As the representatives of the Dalai Lama head out to China today for the sixth round of consultations, the indications are that Beijing’s renewed engagement with the Dalai Lama since 2002 faces the prospect of becoming a false promise. On the eve of his departure to China, the Dalai Lama’s Special Envoy, Lodi Gyaltsen Gyari, told this writer that Tibetan “sincerity and commitment alone can’t resolve the issue. The Chinese leadership must convince us and the rest of the world of its sincerity”.
Until recently, the Tibetan leadership has avoided quibbling in public with Beijing. Dharmashala, however, has begun to confront the likelihood that the talks with Beijing might go nowhere. Sceptics on the Tibetan side, who had always questioned the value of these talks, are gearing up to say, “We told you so!” Underlying the gathering Tibetan pessimism is the perception that China has hardened its position despite the many concessions offered by the Dalai Lama, including the repeated affirmation that he is no longer seeking independence for Tibet.
New Delhi is aware that a potential down-turn in Sino-Tibetan engagement could reinforce the negative dynamic that has begun to envelop the Sino-Indian boundary talks. On the face of it, these two negotiations are vastly different. One is about the internal reconciliation between Beijing and the Dalai Lama. The other is about a territorial dispute between New Delhi and Beijing. But both are ultimately about the future of Tibet, which remains a defining element in Sino-Indian relations.
Beyond all the populist and occasionally irresponsible rhetoric in New Delhi on Tibet, responsible elements in India recognise that Sino-Tibetan reconciliation and a final boundary settlement with China are intertwined. Progress on one front would make it a lot easier on the other.
To be sure, many Chinese analysts share the view that an accommodation of Tibetan aspirations could help transform Beijing’s relations with India and the subcontinent. Yet China is finding it difficult to temper its very traditional notions of sovereignty and territoriality over Tibet. Beijing has not responded to some creative Indian proposals seeking to shift the focus away from exchange of territories to building a cooperative Indo-Tibetan frontier. China, instead, has gone to extreme lengths to reaffirm its sovereignty over Arunachal Pradesh, especially on the Tawang tract. The same obsession appears to be threatening the negotiations with the Dalai Lama.

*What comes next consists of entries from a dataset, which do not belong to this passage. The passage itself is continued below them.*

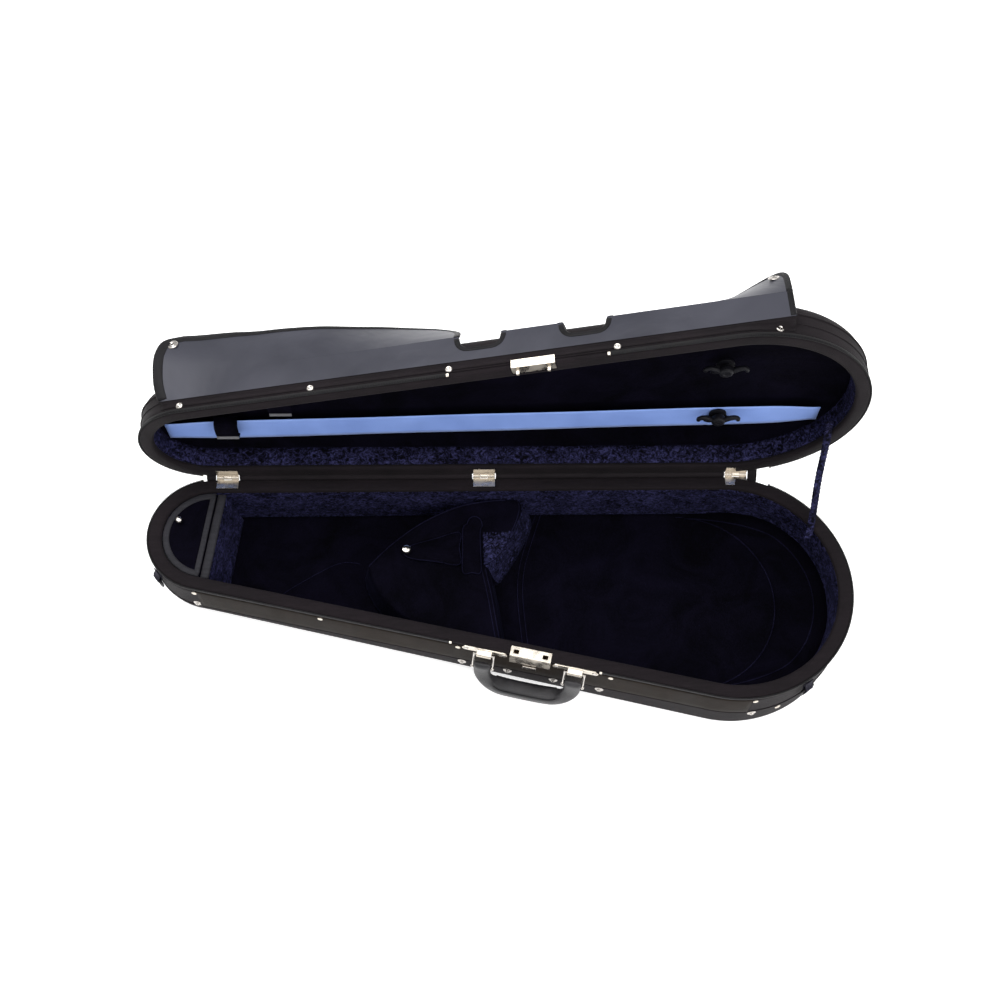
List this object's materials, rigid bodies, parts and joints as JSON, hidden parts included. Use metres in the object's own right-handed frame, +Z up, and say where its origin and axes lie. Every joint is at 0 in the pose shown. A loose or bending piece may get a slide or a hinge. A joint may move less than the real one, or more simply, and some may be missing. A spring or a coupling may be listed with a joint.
{
  "type": "violin case",
  "caption": "Open tapered violin case: velvet-lined base and lid, neck block, lidded pockets, ribbon, bow holders, lock, snap-down flap and carrying handle.",
  "frame": {"origin": "on the flat underside of the base, halfway between the centres of the two round ends", "axes": "+X along the case from the narrow scroll end to the wide body end, parallel to the hinge line; +Y to the back, where the hinges are; +Z up"},
  "size_m": [0.7891, 0.3728, 0.3736],
  "materials": {
    "cover_cloth": "coarse woven cloth, near black",
    "front_satin": "smooth black-brown cloth with a soft gloss",
    "rim_cloth": "dark woven cloth",
    "shell_board": "moulded plywood, hidden",
    "plush": "crushed velvet, dark navy with violet-blue lights",
    "velvet": "short-pile velvet, very dark navy",
    "ribbon_satin": "pale blue satin ribbon",
    "plated_metal": "nickel plated, satin",
    "flap_pvc": "blue-grey coated cloth, soft gloss",
    "handle_grip": "moulded grip with a leather grain",
    "black_plastic": "black moulded plastic",
    "webbing": "dark woven webbing",
    "zip_tape": "black zip tape"
  },
  "bodies": {
    "base": {"base_cover": "cover_cloth", "front_panel": "front_satin", "base_rim": "rim_cloth", "base_shell": "shell_board", "base_wall_lining": "plush", "scroll_partition": "plush", "floor_pad": "velvet", "lower_bout_cushion": "velvet", "neck_block": "velvet", "neck_strap": "velvet", "lock_case": "plated_metal", "handle_bracket_left": "plated_metal", "handle_bracket_right": "plated_metal", "base_stud_wide": "plated_metal", "base_stud_narrow": "plated_metal", "hinge_base_leaf_narrow": "plated_metal", "hinge_base_leaf_middle": "plated_metal", "hinge_base_leaf_wide": "plated_metal", "hinge_pin_narrow": "plated_metal", "hinge_pin_middle": "plated_metal", "hinge_pin_wide": "plated_metal", "stay_strap": "webbing", "strap_tab_wide": "webbing", "strap_tab_narrow": "webbing", "base_zip_wide": "zip_tape", "base_zip_narrow": "zip_tape"},
    "lid": {"lid_cover": "cover_cloth", "lid_rim": "rim_cloth", "lid_shell": "shell_board", "lid_wall_lining": "plush", "lid_panel": "velvet", "bow_tip_loop_rear": "velvet", "bow_tip_loop_front": "velvet", "ribbon": "ribbon_satin", "striker_plate": "plated_metal", "hinge_lid_leaf_narrow": "plated_metal", "hinge_lid_leaf_middle": "plated_metal", "hinge_lid_leaf_wide": "plated_metal", "bow_spinner_foot_rear": "black_plastic", "bow_spinner_foot_front": "black_plastic", "lid_zip_wide": "zip_tape", "lid_zip_narrow": "zip_tape"},
    "flap": {"flap": "flap_pvc", "flap_socket_wide": "plated_metal"},
    "flap_tip": {"flap_tip": "flap_pvc", "flap_tongue": "flap_pvc"},
    "flap_end": {"flap_end": "flap_pvc", "flap_socket_narrow": "plated_metal"},
    "handle_bails": {"handle_bail_left": "plated_metal", "handle_bail_right": "plated_metal"},
    "handle": {"handle": "handle_grip"},
    "lock_slider": {"lock_slider": "plated_metal"},
    "bow_spinner_rear": {"bow_spinner_rear": "black_plastic"},
    "bow_spinner_front": {"bow_spinner_front": "black_plastic"},
    "scroll_pocket_lid": {"scroll_pocket_lid": "velvet", "scroll_pocket_knob": "plated_metal"},
    "neck_pocket_lid": {"neck_pocket_lid": "velvet", "neck_pocket_knob": "plated_metal"},
    "strap_ring_wide": {"strap_ring_wide": "black_plastic"},
    "strap_ring_narrow": {"strap_ring_narrow": "black_plastic"}
  },
  "joints": [
    {"name": "lid_hinge", "type": "hinge", "parent": "base", "child": "lid", "pos_m": [0, 0.1036, 0.088], "axis": [1, 0, 0], "range_deg": [0, 91], "deforming": ["stay_strap"]},
    {"name": "flap_fold", "type": "hinge", "parent": "lid", "child": "flap", "pos_m": [-0.02354, 0.1222, 0.29415], "axis": [0.9748, 0.0039, 0.2231], "range_deg": [0, 188]},
    {"name": "flap_untwist", "type": "hinge", "parent": "flap", "child": "flap_end", "pos_m": [-0.02354, 0.1222, 0.29415], "axis": [0.9748, 0.0039, 0.2231], "range_deg": [-70, 0]},
    {"name": "flap_bend", "type": "hinge", "parent": "flap", "child": "flap_tip", "pos_m": [-0.02223, 0.15558, 0.28781], "axis": [0.9748, 0.0039, 0.2231], "range_deg": [0, 60]},
    {"name": "handle_swing", "type": "hinge", "parent": "base", "child": "handle_bails", "pos_m": [0.01511, -0.11323, 0.08], "axis": [-0.9748, 0.2232, 0], "range_deg": [0, 95]},
    {"name": "handle_tilt", "type": "hinge", "parent": "handle_bails", "child": "handle", "pos_m": [0.06207, -0.13218, 0.065], "axis": [-0.9748, 0.2232, 0], "range_deg": [0, 45]},
    {"name": "lock_slide", "type": "slide", "parent": "base", "child": "lock_slider", "axis": [0.9748, -0.2232, 0], "range_m": [0, 0.005], "stiffness_N_per_m": 120},
    {"name": "bow_spinner_rear_turn", "type": "hinge", "parent": "lid", "child": "bow_spinner_rear", "pos_m": [0.276, 0.13079, 0.17914], "axis": [0, -0.9998, 0.0175], "range_deg": [0, 90]},
    {"name": "bow_spinner_front_turn", "type": "hinge", "parent": "lid", "child": "bow_spinner_front", "pos_m": [0.268, 0.13247, 0.27513], "axis": [0, -0.9998, 0.0175], "range_deg": [0, 90]},
    {"name": "scroll_pocket_open", "type": "hinge", "parent": "base", "child": "scroll_pocket_lid", "pos_m": [-0.292, 0.033, 0.0843], "axis": [-0.1123, -0.9937, 0], "range_deg": [-95, 0]},
    {"name": "neck_pocket_open", "type": "hinge", "parent": "base", "child": "neck_pocket_lid", "pos_m": [-0.01, 0, 0.066], "axis": [0, -1, 0], "range_deg": [-90, 0]},
    {"name": "strap_ring_wide_swing", "type": "hinge", "parent": "base", "child": "strap_ring_wide", "pos_m": [0.36737, -0.1486, 0.064], "axis": [-0.8377, -0.5462, 0], "range_deg": [0, 90]},
    {"name": "strap_ring_narrow_swing", "type": "hinge", "parent": "base", "child": "strap_ring_narrow", "pos_m": [-0.34942, -0.01043, 0.064], "axis": [-0.6033, 0.7975, 0], "range_deg": [0, 90]}
  ],
  "couplings": [
    {"joint": "flap_untwist", "follows": "flap_fold", "ratio": -0.3723},
    {"joint": "flap_bend", "follows": "flap_fold", "ratio": 0.3191}
  ]
}
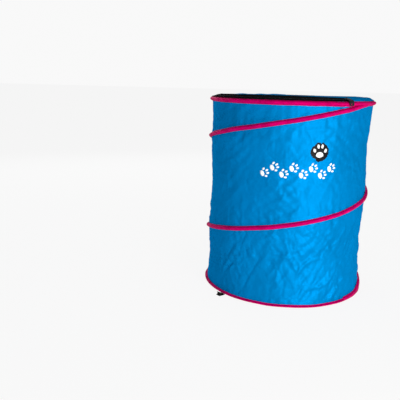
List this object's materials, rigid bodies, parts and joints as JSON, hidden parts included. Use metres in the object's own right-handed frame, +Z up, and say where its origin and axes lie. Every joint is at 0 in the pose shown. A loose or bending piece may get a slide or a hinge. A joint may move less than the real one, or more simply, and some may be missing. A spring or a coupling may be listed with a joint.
{
  "type": "pop-up agility barrel",
  "caption": "Pop-up fabric barrel held open by a coiled spring wire between two hoops, with a zipped fabric lid and peg loops at its base.",
  "frame": {"origin": "centre of the base, on the surface it stands on", "axes": "+Z up along the barrel's axis, the decorated front faces -Y"},
  "size_m": [0.6125, 0.6126, 0.7313],
  "materials": {
    "nylon_blue": "glossy woven nylon",
    "trim_magenta": "satin woven tape",
    "webbing_black": "matte webbing",
    "zip_tape_black": "matte woven tape",
    "zip_coil_black": "moulded nylon",
    "slider_black": "black lacquer",
    "spring_wire": "drawn",
    "ferrule_steel": "crimped"
  },
  "bodies": {
    "base": {"floor_panel": "nylon_blue", "bottom_ring_wire": "spring_wire", "bottom_ring_ferrule": "ferrule_steel", "bottom_ring_binding": "trim_magenta", "side_wall": "nylon_blue", "side_seam_tape": "webbing_black", "spiral_wire": "spring_wire", "spiral_casing": "trim_magenta"},
    "top_hoop": {"top_ring_wire": "spring_wire", "top_ring_ferrule": "ferrule_steel", "top_ring_binding": "trim_magenta", "hinge_flap": "nylon_blue", "outer_zip_tape": "zip_tape_black", "outer_zip_coil": "zip_coil_black", "zip_end_tape": "zip_tape_black", "zip_end_coil": "zip_coil_black", "zip_stops": "slider_black"},
    "lid": {"lid_panel": "nylon_blue", "inner_zip_tape": "zip_tape_black", "inner_zip_coil": "zip_coil_black"},
    "slider": {"slider_body": "slider_black", "slider_crown": "slider_black"},
    "pull": {"pull_eye": "slider_black", "pull_frame": "slider_black"},
    "peg_loop_front": {"peg_loop_front": "webbing_black"},
    "peg_loop_rear": {"peg_loop_rear": "webbing_black"}
  },
  "joints": [
    {"name": "collapse", "type": "slide", "parent": "base", "child": "top_hoop", "axis": [0, 0, 1], "range_m": [-0.64, 0], "stiffness_N_per_m": 30, "springref_m": 0.35, "deforming": ["side_wall", "side_seam_tape", "spiral_wire", "spiral_casing"]},
    {"name": "lid_hinge", "type": "hinge", "parent": "top_hoop", "child": "lid", "pos_m": [0.19931, -0.11277, 0.728], "axis": [0.4924, 0.8704, 0], "range_deg": [0, 125]},
    {"name": "zip_slide", "type": "hinge", "parent": "top_hoop", "child": "slider", "pos_m": [0, 0, 0.72264], "axis": [0, 0, 1], "range_deg": [-300.1, 0]},
    {"name": "pull_swing", "type": "hinge", "parent": "slider", "child": "pull", "pos_m": [0.14395, -0.2434, 0.72806], "axis": [-0.8607, -0.509, 0], "range_deg": [0, 70]},
    {"name": "peg_loop_front_flap", "type": "hinge", "parent": "base", "child": "peg_loop_front", "pos_m": [-0.24224, -0.18925, 0.00165], "axis": [-0.6157, 0.788, 0], "range_deg": [0, 50]},
    {"name": "peg_loop_rear_flap", "type": "hinge", "parent": "base", "child": "peg_loop_rear", "pos_m": [0.24224, 0.18925, 0.00165], "axis": [0.6157, -0.788, 0], "range_deg": [0, 50]}
  ]
}
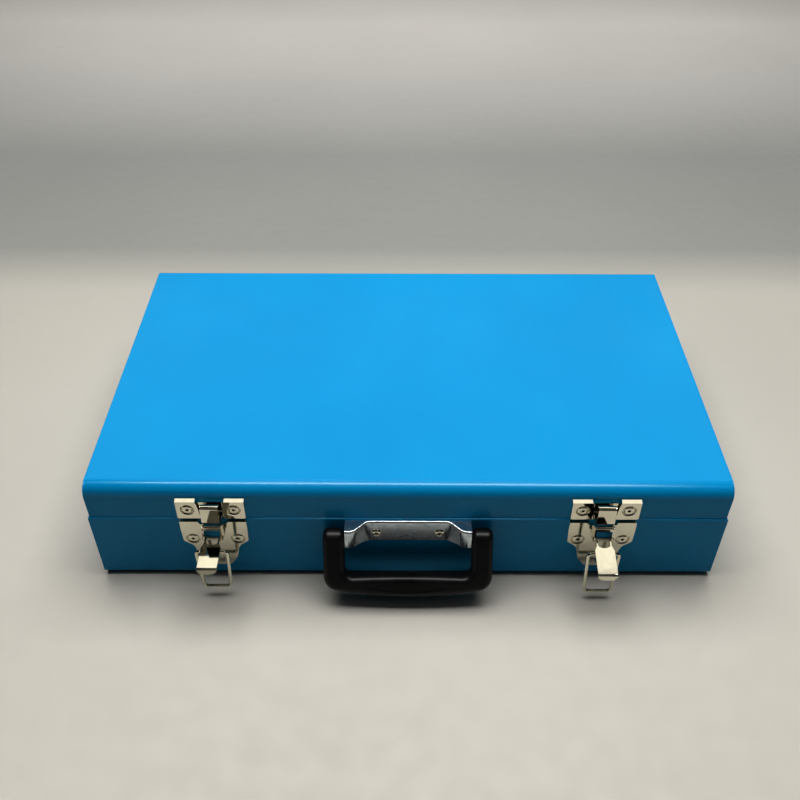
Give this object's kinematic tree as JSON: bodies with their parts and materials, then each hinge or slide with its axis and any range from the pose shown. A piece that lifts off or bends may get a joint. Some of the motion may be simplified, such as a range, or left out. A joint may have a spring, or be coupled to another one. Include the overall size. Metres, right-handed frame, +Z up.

Until recently, neither Beijing nor Dharmashala was willing to reveal the state of play in their negotiations. After a series of recent media articles in China offering Beijing’s version of the story, the Tibetans too have gone public. In a major speech at the Asia Centre in Paris last month, Lodi Gyari spoke of the problems in the talks with China . One important issue relates to the characterisation of the past relationship between Tibet and China.
The Dalai Lama is ready to recognise the current reality that Tibet is a part of China. Beijing wants him to say Tibet “was always” part of China. The Tibetan leader insists that he can’t falsify the past; he wants both sides to avoid debates on history and construct a mutually beneficial future.
A second difficulty has been the geographic meaning of Tibet. The Dalai Lama wants that all the traditional Tibetan lands and people be brought under one political roof within China. Beijing insists that current internal borders drawn for the Tibet Autonomous Region correspond to the historical reality and cannot be altered. A third problem centres on the scope of autonomy for Tibet within China.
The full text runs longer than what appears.